I can honestly say I love Vermont with a huge piece of my heart. But it, and all of New England and the rest of “liberal America,” is far from the Utopia I’d believed it to be. I could see evidence of this on my college campus alone. I once got lured into a meeting for a Catholic anti-choice group based on the promise of free pizza, and I could always count on inducing a few eye-rolls if I ever brought the word “anti-feminist” into conversation at a party. And there were many even more insidious occurrences. Some of my friends were called homophobic slurs on multiple occasions — someone I knew even got a block of ice thrown at their head from a moving car. There were many student protests against my school administration’s apparent lack of resources and opportunities for marginalized students. One of my school’s fraternities got shut down after passing around a “rape survey” (it looks like the chapter is going to be reinstated).
I had left my red home state, but the same red ideologies still followed me. They weren’t everywhere, but they weren’t exactly hidden, either.

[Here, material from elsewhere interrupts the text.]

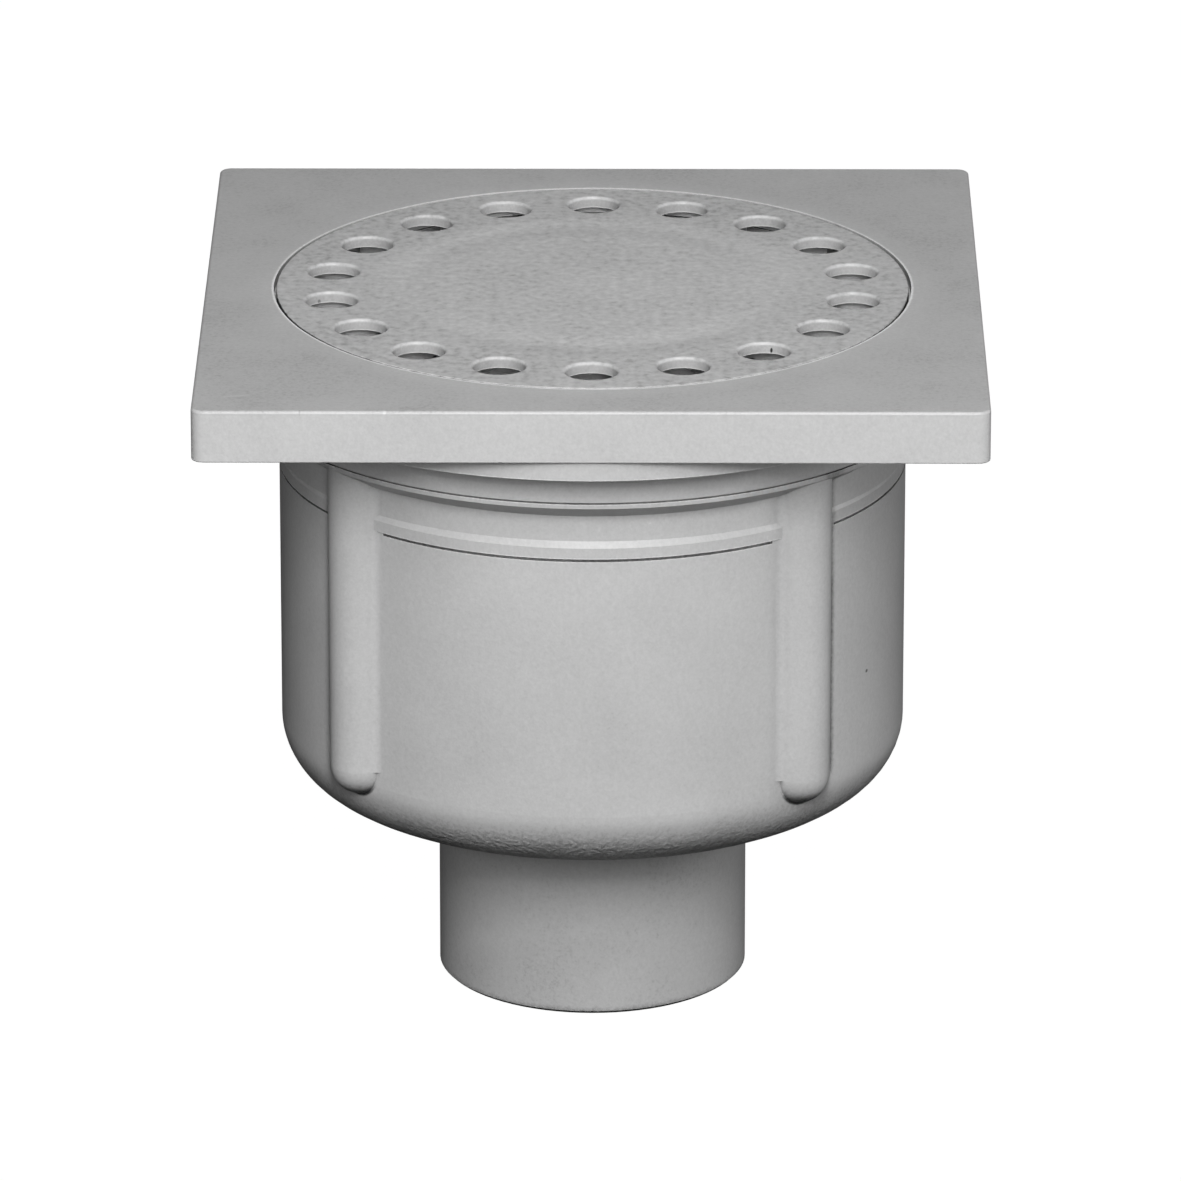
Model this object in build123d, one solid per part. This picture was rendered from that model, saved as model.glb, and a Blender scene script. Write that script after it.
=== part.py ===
from build123d import *
from math import acos, atan2, degrees, sqrt
import os

# Gully trap for a yard floor, four plastic mouldings, sizes in millimetres
# The origin is the centre of the outlet's open end, and +Z is up
# The square frame lies along X and Y, and the body is turned a little under it

# Outlet spigot and the standpipe inside the body
spigot_radius = 40.3
spigot_wall = 3.0
spigot_length = 48.4
spigot_lead = 0.8

# Body of the trap, from the bowl up to the neck
body_radius = 81.4
body_wall = 3.2
crown_radius = 260.0
bowl_corner_radius = 17.0
wall_height = 70.3
bead_height = 4.6
bead_step = 0.8
bead_slope = 1.7
groove_height = 1.0
groove_depth = 0.7
band_height = 6.75
cone_height = 4.45
lip_height = 1.15
lip_overhang = 7.2
neck_wall = 3.2
neck_lead = 1.0
body_turn = -3.1

# Four hollow half-round ribs on the body
rib_count = 4
rib_radius = 7.8
rib_centre_inset = 1.5
rib_end_rise = 4.2
rib_flare = 2.8
first_rib_angle = 45.0

# Water seal and the bell that makes it
seal_depth = 50.0
bell_floor_gap = 12.0
bell_radius = 59.5
bell_wall = 2.5
bell_corner_radius = 8.0
bell_headroom = 19.0
lug_count = 4
lug_thickness = 2.6
lug_skirt = 10.0
lug_clearance = 0.6
lug_lead = 0.6
grip_length = 36.0
grip_thickness = 3.0
grip_height = 14.0
grip_corner = 5.0

# Square frame with its round collar
frame_side = 200.0
frame_depth = 13.65
frame_corner = 3.2
frame_edge = 0.8
frame_foot_edge = 0.4
skirt_wall = 3.0
plate_wall = 3.3
collar_depth = 28.65
collar_clearance = 0.3
collar_edge = 0.5
neck_gap = 1.0
guard_radius = 99.0
guard_wall = 3.0
guard_depth = 18.7
shelf_wall = 3.0
shelf_width = 2.5
corner_count = 4
first_corner_angle = 45.0
web_count = 8
web_thickness = 2.2
web_rise = 2.5

# Round grate that drops into the frame
grate_thickness = 2.9
grate_gap = 0.7
seat_radius = 82.4
grate_edge = 0.4
hole_count = 18
hole_radius = 6.7
hole_inset = 13.5
hole_edge = 0.8
ring_rib_radius = 50.0
ring_rib_depth = 7.0
hub_radius = 14.0
rib_depth = 4.6
rib_clearance = 0.5
rib_thickness = 2.0
spoke_count = 6

# How far a cut runs past the face that it opens
cut_past = 1.0

# Heights, each worked out from the one below it
crown_centre_z = spigot_length + sqrt(crown_radius ** 2 - spigot_radius ** 2)
bowl_corner_x = body_radius - bowl_corner_radius
bowl_corner_z = crown_centre_z - sqrt((crown_radius - bowl_corner_radius) ** 2 - bowl_corner_x ** 2)
bead_z = bowl_corner_z + wall_height
band_z = bead_z + bead_height
cone_z = band_z + band_height
lip_z = cone_z + cone_height
seat_z = lip_z + lip_height
top_z = seat_z + collar_depth
shelf_z = top_z - grate_thickness
neck_top_z = shelf_z - shelf_wall - neck_gap

# Radii that pieces share
lip_radius = body_radius + lip_overhang
neck_radius = lip_radius - neck_wall - collar_clearance
grate_radius = seat_radius - grate_gap
hole_circle_radius = grate_radius - hole_inset
throat_radius = seat_radius - shelf_width
bell_bore = bell_radius - bell_wall


def floor_z(radius):
    """Height of the bowl's inner floor at a distance from the axis."""
    return crown_centre_z - sqrt((crown_radius - body_wall) ** 2 - radius ** 2)


bell_rim_z = floor_z(bell_radius) + bell_floor_gap
standpipe_z = bell_rim_z + seal_depth
bell_top_z = standpipe_z + bell_headroom + bell_wall


def turned(outline):
    """Solid turned about the vertical axis from an outline in radius and height."""
    return revolve(Plane.XZ * make_face(outline), Axis.Z)


def tube(outer, inner, bottom, top):
    """Plain round tube between two heights."""
    wall = Circle(outer) - Circle(inner)
    return Pos(0, 0, bottom) * extrude(wall, top - bottom)


def around(count, first_angle=0.0):
    """Places spread evenly about the axis."""
    return PolarLocations(0, count, start_angle=first_angle)


def bowl_arcs(skin, start_angle):
    """Crown and corner of the bowl, a skin's depth inside its outer face."""
    blend_angle = degrees(atan2(bowl_corner_z - crown_centre_z, bowl_corner_x))
    crown = CenterArc((0, crown_centre_z), crown_radius - skin, start_angle, blend_angle - start_angle)
    corner = CenterArc((bowl_corner_x, bowl_corner_z), bowl_corner_radius - skin, blend_angle, -blend_angle)
    return crown, corner


def body_outside():
    """Outer form of the body: spigot, bowl, wall, groove, band, lip and neck."""
    meet_angle = -degrees(acos(spigot_radius / crown_radius))
    crown, corner = bowl_arcs(0, meet_angle)
    spigot = Polyline(
        (0, 0),
        (spigot_radius - spigot_lead, 0),
        (spigot_radius, spigot_lead),
        crown @ 0,
    )
    upper = Polyline(
        corner @ 1,
        (body_radius, bead_z - groove_height),
        (body_radius - groove_depth, bead_z - groove_height),
        (body_radius - groove_depth, bead_z),
        (body_radius, bead_z),
        (body_radius, cone_z),
        (lip_radius, lip_z),
        (lip_radius, seat_z),
        (neck_radius, seat_z),
        (neck_radius, neck_top_z - neck_lead),
        (neck_radius - neck_lead, neck_top_z),
        (0, neck_top_z),
        (0, 0),
    )
    return turned([spigot, crown, corner, upper])


def body_inside():
    """Room inside the body, one wall in from its outer form."""
    crown, corner = bowl_arcs(body_wall, -90)
    bore = body_radius - body_wall
    neck_bore = neck_radius - neck_wall
    upper = Polyline(
        corner @ 1,
        (bore, cone_z),
        (neck_bore, lip_z),
        (neck_bore, neck_top_z + cut_past),
        (0, neck_top_z + cut_past),
        crown @ 0,
    )
    return turned([crown, corner, upper])


def beads():
    """Bead above the groove, which stands out front and back and dies away at the sides."""
    root = body_radius - body_wall / 2
    ring = turned(Polyline(
        (root, bead_z),
        (body_radius, bead_z),
        (body_radius, band_z - bead_slope),
        (body_radius - bead_step, band_z),
        (root, band_z),
        (root, bead_z),
    ))
    return [Rot(0, 0, body_turn) * Pos(0, shift, 0) * ring for shift in (-bead_step, bead_step)]


def rib_post(radius, top):
    """Round post with a ball end, the form of one rib or of the hollow inside it."""
    foot_z = bowl_corner_z + rib_end_rise
    post = Pos(0, 0, foot_z) * extrude(Circle(radius), top - foot_z)
    ball = Pos(0, 0, foot_z) * Sphere(radius)
    return Pos(body_radius - rib_centre_inset, 0, 0) * (post + ball)


def rib_root():
    """Flared root of one rib, where it runs into the wall on both sides."""
    foot_z = bowl_corner_z + rib_end_rise
    rib = Pos(body_radius - rib_centre_inset, 0) * Circle(rib_radius)
    outline = fillet((Circle(body_radius) + rib).vertices().group_by(Axis.X)[-1], rib_flare)
    half_width = rib_radius + rib_flare
    window = Pos(body_radius, 0) * Rectangle(2 * rib_radius, 2 * half_width)
    return Pos(0, 0, foot_z) * extrude(outline & window, lip_z - foot_z)


def trap_body():
    """One moulding: bowl, ribbed wall, neck, outlet spigot and standpipe."""
    places = around(rib_count, first_rib_angle + body_turn)
    outside = body_outside() + beads()
    outside += [place * rib_post(rib_radius, lip_z) for place in places]
    outside += [place * rib_root() for place in places]
    room = body_inside()
    room += [place * rib_post(rib_radius - body_wall, cone_z) for place in places]
    standpipe = tube(spigot_radius, spigot_radius - spigot_wall, spigot_length, standpipe_z)
    bore_height = standpipe_z + 2 * cut_past
    bore = Pos(0, 0, -cut_past) * extrude(Circle(spigot_radius - spigot_wall), bore_height)
    return outside - room + standpipe - bore


def lug():
    """Web under the bell's roof that sits on the standpipe and centres on it."""
    roof_z = bell_top_z - bell_wall / 2
    inner = spigot_radius - spigot_wall + lug_lead
    outer = bell_bore + bell_wall / 2
    side = spigot_radius + lug_clearance
    outline = Polyline(
        (inner, standpipe_z),
        (inner, roof_z),
        (outer - bell_corner_radius, roof_z),
        (outer, roof_z - bell_corner_radius),
        (outer, standpipe_z - lug_skirt),
        (side + lug_lead, standpipe_z - lug_skirt),
        (side, standpipe_z - lug_skirt + lug_lead),
        (side, standpipe_z),
        (inner, standpipe_z),
    )
    return extrude(Plane.XZ * make_face(outline), lug_thickness / 2, both=True)


def grip():
    """Upright tab on the bell's roof to lift it by."""
    face = Rectangle(grip_length, grip_height + bell_wall / 2, align=(Align.CENTER, Align.MIN))
    face = fillet(face.vertices().group_by(Axis.Y)[-1], grip_corner)
    tab = extrude(Plane.XZ * face, grip_thickness / 2, both=True)
    return Pos(0, 0, bell_top_z - bell_wall / 2) * tab


def bell():
    """Cup turned upside down over the standpipe, its rim below the water line."""
    outside = Pos(0, 0, bell_rim_z) * extrude(Circle(bell_radius), bell_top_z - bell_rim_z)
    outside = fillet(outside.edges().group_by(Axis.Z)[-1], bell_corner_radius)
    room_height = bell_top_z - bell_wall - bell_rim_z
    room = Pos(0, 0, bell_rim_z) * extrude(Circle(bell_bore), room_height)
    room = fillet(room.edges().group_by(Axis.Z)[-1], bell_corner_radius - bell_wall)
    lugs = [place * lug() for place in around(lug_count, first_rib_angle)]
    return outside - room + lugs + grip()


def frame_shell():
    """Square plate with its skirt, and the hollow under it."""
    side = frame_side - 2 * skirt_wall
    block = Pos(0, 0, top_z - frame_depth) * extrude(
        RectangleRounded(frame_side, frame_side, frame_corner), frame_depth
    )
    block = fillet(block.edges().group_by(Axis.Z)[-1], frame_edge)
    block = fillet(block.edges().group_by(Axis.Z)[0], frame_foot_edge)
    hollow = Pos(0, 0, top_z - frame_depth) * extrude(Rectangle(side, side), frame_depth - plate_wall)
    return block - hollow, hollow


def frame_webs(hollow):
    """Webs from the collar to the guard ring, and one into each corner."""
    bottom = top_z - frame_depth + web_rise
    height = top_z - plate_wall / 2 - bottom
    inner = lip_radius - web_thickness / 2
    outer = guard_radius - guard_wall / 2
    seat = (Align.MIN, Align.CENTER, Align.MIN)
    reach = Pos(inner, 0, bottom) * Box(outer - inner, web_thickness, height, align=seat)
    corner = Pos(outer, 0, bottom) * Box(frame_side, web_thickness, height, align=seat)
    webs = [place * reach for place in around(web_count)]
    corners = [place * corner & hollow for place in around(corner_count, first_corner_angle)]
    return webs, corners


def frame_collar():
    """Collar that stands on the body's lip, its lower edge chamfered so that the joint shows."""
    collar = tube(lip_radius, neck_radius + collar_clearance, seat_z, top_z - plate_wall / 2)
    foot = collar.edges().group_by(Axis.Z)[0].sort_by(SortBy.RADIUS)[-1]
    return chamfer(foot, collar_edge)


def frame():
    """Square frame with guard ring, collar over the body's neck and grate seat."""
    shell, hollow = frame_shell()
    webs, corners = frame_webs(hollow)
    solid = shell
    solid += tube(guard_radius, guard_radius - guard_wall, top_z - guard_depth, top_z - plate_wall / 2)
    solid += frame_collar()
    solid += tube(lip_radius, throat_radius, shelf_z - shelf_wall, top_z - plate_wall / 2)
    solid += webs
    solid += corners
    pocket = Pos(0, 0, shelf_z) * extrude(Circle(seat_radius), grate_thickness + cut_past)
    throat_height = shelf_wall + 2 * cut_past
    throat = Pos(0, 0, shelf_z - shelf_wall - cut_past) * extrude(Circle(throat_radius), throat_height)
    return solid - pocket - throat


def grate_plate():
    """Flat disc with a ring of round water holes, their upper edges rounded."""
    disc = Pos(0, 0, shelf_z) * extrude(Circle(grate_radius), grate_thickness)
    disc = fillet(disc.edges().group_by(Axis.Z)[-1], grate_edge)
    holes = PolarLocations(hole_circle_radius, hole_count, start_angle=90)
    punch_height = grate_thickness + 2 * cut_past
    punch = Pos(0, 0, shelf_z - cut_past) * extrude(Circle(hole_radius), punch_height)
    disc -= [place * punch for place in holes]
    rims = disc.edges().filter_by(GeomType.CIRCLE).group_by(Axis.Z)[-1]
    rims = rims.filter_by(lambda edge: edge.radius < 2 * hole_radius)
    return fillet(rims, hole_edge)


def grate_ribs():
    """Ring rib, hub, spokes, and ribs between the holes that centre the grate in the throat."""
    under = shelf_z + grate_thickness / 2
    rib_end = throat_radius - rib_clearance
    rib_bottom = shelf_z - rib_depth
    ribs = tube(ring_rib_radius, ring_rib_radius - rib_thickness, shelf_z - ring_rib_depth, under)
    ribs += tube(hub_radius, hub_radius - rib_thickness, rib_bottom, under)
    height = under - rib_bottom
    seat = (Align.MIN, Align.CENTER, Align.MIN)
    ring_middle = ring_rib_radius - rib_thickness / 2
    outer_rib = Pos(ring_middle, 0, rib_bottom) * Box(rib_end - ring_middle, rib_thickness, height, align=seat)
    spoke = Box(ring_rib_radius - hub_radius, rib_thickness, height, align=seat)
    spoke = Pos(hub_radius - rib_thickness / 2, 0, rib_bottom) * spoke
    ribs += [place * outer_rib for place in around(hole_count, 90 + 180 / hole_count)]
    ribs += [place * spoke for place in around(spoke_count, 90)]
    return ribs


def grate():
    """One moulding: perforated plate with its ribs underneath."""
    return grate_plate() + grate_ribs()


pieces = {
    "trap_body": trap_body(),
    "frame": frame(),
    "grate": grate(),
    "bell": bell(),
}

os.makedirs("parts", exist_ok=True)
for name, piece in pieces.items():
    export_step(piece, f"parts/{name}.step")
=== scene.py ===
from math import cos, radians, sin

import bpy
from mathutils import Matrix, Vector

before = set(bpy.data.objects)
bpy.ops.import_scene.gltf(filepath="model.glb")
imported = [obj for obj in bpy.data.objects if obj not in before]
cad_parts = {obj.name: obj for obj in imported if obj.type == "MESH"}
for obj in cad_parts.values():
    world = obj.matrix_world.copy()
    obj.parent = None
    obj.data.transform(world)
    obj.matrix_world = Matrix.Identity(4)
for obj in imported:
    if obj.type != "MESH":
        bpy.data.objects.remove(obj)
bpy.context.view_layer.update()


# Trap body: one injection moulding in rigid grey PVC, with bowl, ribbed wall, lip and outlet spigot one wall thick.
# It leaves the tool satin and faintly clouded, which the eye reads as soft, even grey.
# The bowl's underside keeps a coarser, orange-peel skin from the spark-eroded tool.

MM = 0.001

# Sizes in millimetres: heights are from the spigot's open end, and radii are from the trap's axis
spigot_top = 47.5
bowl_turns_under, bowl_lowest_seen = 70, 57
peel_starts, peel_size, peel_height = 67, 1.2, 0.36
wall_pales_from, wall_palest_at = 110, 150
inner_wall_radius, inner_wall_foot = 79, 76
rib_end_centre = (56.5, 56.5, 75.1)
rib_radius = 8
rib_turn_degrees = 3.1


def linear(code):
    """sRGB hex code to the linear colour that a shader takes."""
    parts = [int(code[i:i + 2], 16) / 255 for i in (1, 3, 5)]
    return tuple(p / 12.92 if p <= 0.04045 else ((p + 0.055) / 1.055) ** 2.4 for p in parts) + (1,)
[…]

Now, of course, I recognize that it’s a rather simple life lesson: the world isn’t black and white, and there are all kinds of people with all kinds of flawed worldviews and blind spots everywhere. A progressive Utopia does not exist. For instance, I recently walked by a huge, rather daunting anti-choice rally in the middle of Manhattan’s Times Square. Massachusetts, as I only learned as an adult, is a notoriously racist place to live, and it hit a 10-year high in reported hate crimes in 2017. Bigotry isn’t unique to the south, or to “Heartland America.” But here’s the thing: you don’t hear people say “it’s time to cancel the entire state of Massachusetts.”
For this reason, I’ve been disheartened by many reactions I’ve seen from liberal and progressive people in response to the backwards anti-choice bills that have recently passed in Georgia and Alabama.
Now, I understand why film production companies would refrain from working in Atlanta while such a law is in place. I think that’s a really powerful move, and hopefully one that won’t be for naught. I am hopeful that neither of these bills will go into effect, thanks to efforts like those from the ACLU. But I also understand that, for the people living there, these kinds of boycotts may only do more harm to their livelihood, whether or not they actually induce change. (And for the record, I think you can be personally against abortion but still understand that criminalization will never be the answer. Abortions have been performed for thousands of years, and there is ample evidence that they will continue to occur even if they are made to be illegal — they will simply be much, much less safe.)
I’ve also noticed many dismissive, unkind, often ignorant responses from individuals, saying things like “can we finally just cancel the south” and “life begins the moment you leave Alabama,” as if it’s a choice for poor and/or marginalized individuals to just up and move to a different state whenever they feel like it. It hurts to think about all the people in “red” states who are going to suffer because of these potential laws, and who may already be suffering — and how cavalierly so many supposedly progressive people act towards their livelihoods.
It’s important to remember that a big part of why red states stay red is because of who is in power — and how they manipulate the law and practices in their own favor. In fact, polls have shown that not one state’s population has more than 25% support for a ban on abortion. And frankly, if it wasn’t for some really shady alleged voter suppression during Georgia’s most recent gubernatorial race, Stacey Abrams may very well be the governor of Georgia right now.
All of this is to say that there are people with different views everywhere — there are people who have oppressive, racist, sexist, homophobic and transphobic beliefs in every corner of this country. Yes, it is immensely upsetting when my home state tries to pass laws taking away basic health rights from women and other people with a uterus. (And it’s especially upsetting when you consider that Georgia does have some really wonderful, borderline-socialist programs in place, like the HOPE scholarship program.) I understand why many people would want to move away from red states in their adult lives, both for their own safety and to find community. But while I may fundamentally disagree with people with conservative values, I still want to see a world where they can benefit from legislation that reflects my values. I want them to have livable wages and social safety nets, including easy access to healthcare. To dismiss an entire group of people simply because of their state government, when the reality is that hate exists everywhere, is fundamentally unkind — and the opposite of progress.